━━━ Data extract ━━━
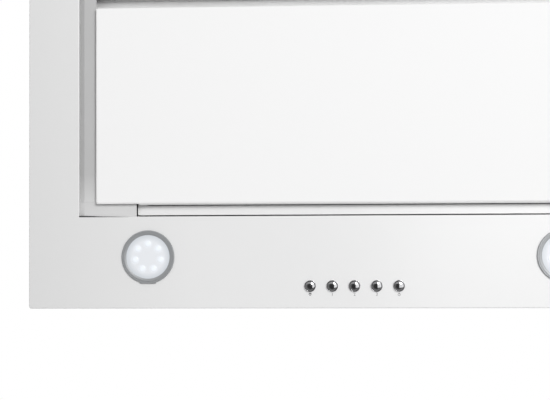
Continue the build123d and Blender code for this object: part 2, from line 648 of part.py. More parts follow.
def fan_wheel():
    """Double-inlet wheel: a centre disc with a hub, curved blades on both sides, two end rings."""
    axis = Axis((0, AXIS_Y, AXIS_Z), (1, 0, 0))
    inner = WHEEL_RADIUS - BLADE_DEPTH
    wheel = rod_x(WHEEL_RADIUS, -WHEEL_DISC / 2, WHEEL_DISC / 2, AXIS_Y, AXIS_Z)
    wheel += rod_x(HUB_RADIUS, WHEEL_DISC / 2, WHEEL_DISC / 2 + HUB_LENGTH, AXIS_Y, AXIS_Z)
    for side in (-1, 1):
        end, back = side * WHEEL_HALF_WIDTH, side * (WHEEL_HALF_WIDTH - END_RING_THICKNESS)
        ring = rod_x(WHEEL_RADIUS, *sorted((end, back)), AXIS_Y, AXIS_Z)
        wheel += ring - rod_x(inner, *sorted((end, back)), AXIS_Y, AXIS_Z)
    blade = block(
        -WHEEL_HALF_WIDTH + END_RING_THICKNESS / 2,
        WHEEL_HALF_WIDTH - END_RING_THICKNESS / 2,
        -BLADE_LENGTH / 2,
        BLADE_LENGTH / 2,
        -BLADE_THICKNESS / 2,
        BLADE_THICKNESS / 2,
    )
    blade = Pos(0, AXIS_Y + (WHEEL_RADIUS + inner) / 2, AXIS_Z) * Rot(BLADE_ANGLE, 0, 0) * blade
    blades = [blade.rotate(axis, 360 * i / BLADE_COUNT) for i in range(BLADE_COUNT)]
    wheel = wheel.fuse(*blades)
    wheel -= rod_x(SHAFT_RADIUS, -WHEEL_DISC, WHEEL_DISC / 2 + HUB_LENGTH, AXIS_Y, AXIS_Z)
    save("fan_wheel", wheel)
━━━
Request: Write out the material exactly as given.

Answer:
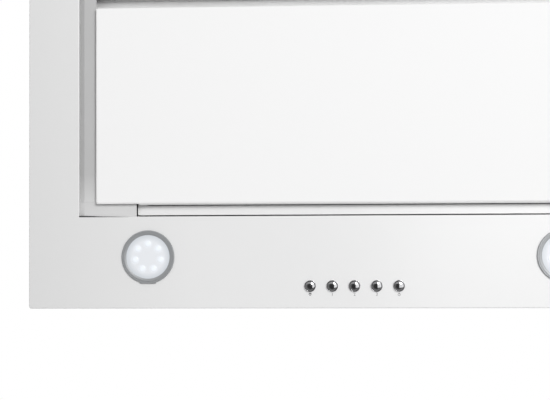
Continue the build123d and Blender code for this object: part 2, from line 648 of part.py. More parts follow.
def fan_wheel():
    """Double-inlet wheel: a centre disc with a hub, curved blades on both sides, two end rings."""
    axis = Axis((0, AXIS_Y, AXIS_Z), (1, 0, 0))
    inner = WHEEL_RADIUS - BLADE_DEPTH
    wheel = rod_x(WHEEL_RADIUS, -WHEEL_DISC / 2, WHEEL_DISC / 2, AXIS_Y, AXIS_Z)
    wheel += rod_x(HUB_RADIUS, WHEEL_DISC / 2, WHEEL_DISC / 2 + HUB_LENGTH, AXIS_Y, AXIS_Z)
    for side in (-1, 1):
        end, back = side * WHEEL_HALF_WIDTH, side * (WHEEL_HALF_WIDTH - END_RING_THICKNESS)
        ring = rod_x(WHEEL_RADIUS, *sorted((end, back)), AXIS_Y, AXIS_Z)
        wheel += ring - rod_x(inner, *sorted((end, back)), AXIS_Y, AXIS_Z)
    blade = block(
        -WHEEL_HALF_WIDTH + END_RING_THICKNESS / 2,
        WHEEL_HALF_WIDTH - END_RING_THICKNESS / 2,
        -BLADE_LENGTH / 2,
        BLADE_LENGTH / 2,
        -BLADE_THICKNESS / 2,
        BLADE_THICKNESS / 2,
    )
    blade = Pos(0, AXIS_Y + (WHEEL_RADIUS + inner) / 2, AXIS_Z) * Rot(BLADE_ANGLE, 0, 0) * blade
    blades = [blade.rotate(axis, 360 * i / BLADE_COUNT) for i in range(BLADE_COUNT)]
    wheel = wheel.fuse(*blades)
    wheel -= rod_x(SHAFT_RADIUS, -WHEEL_DISC, WHEEL_DISC / 2 + HUB_LENGTH, AXIS_Y, AXIS_Z)
    save("fan_wheel", wheel)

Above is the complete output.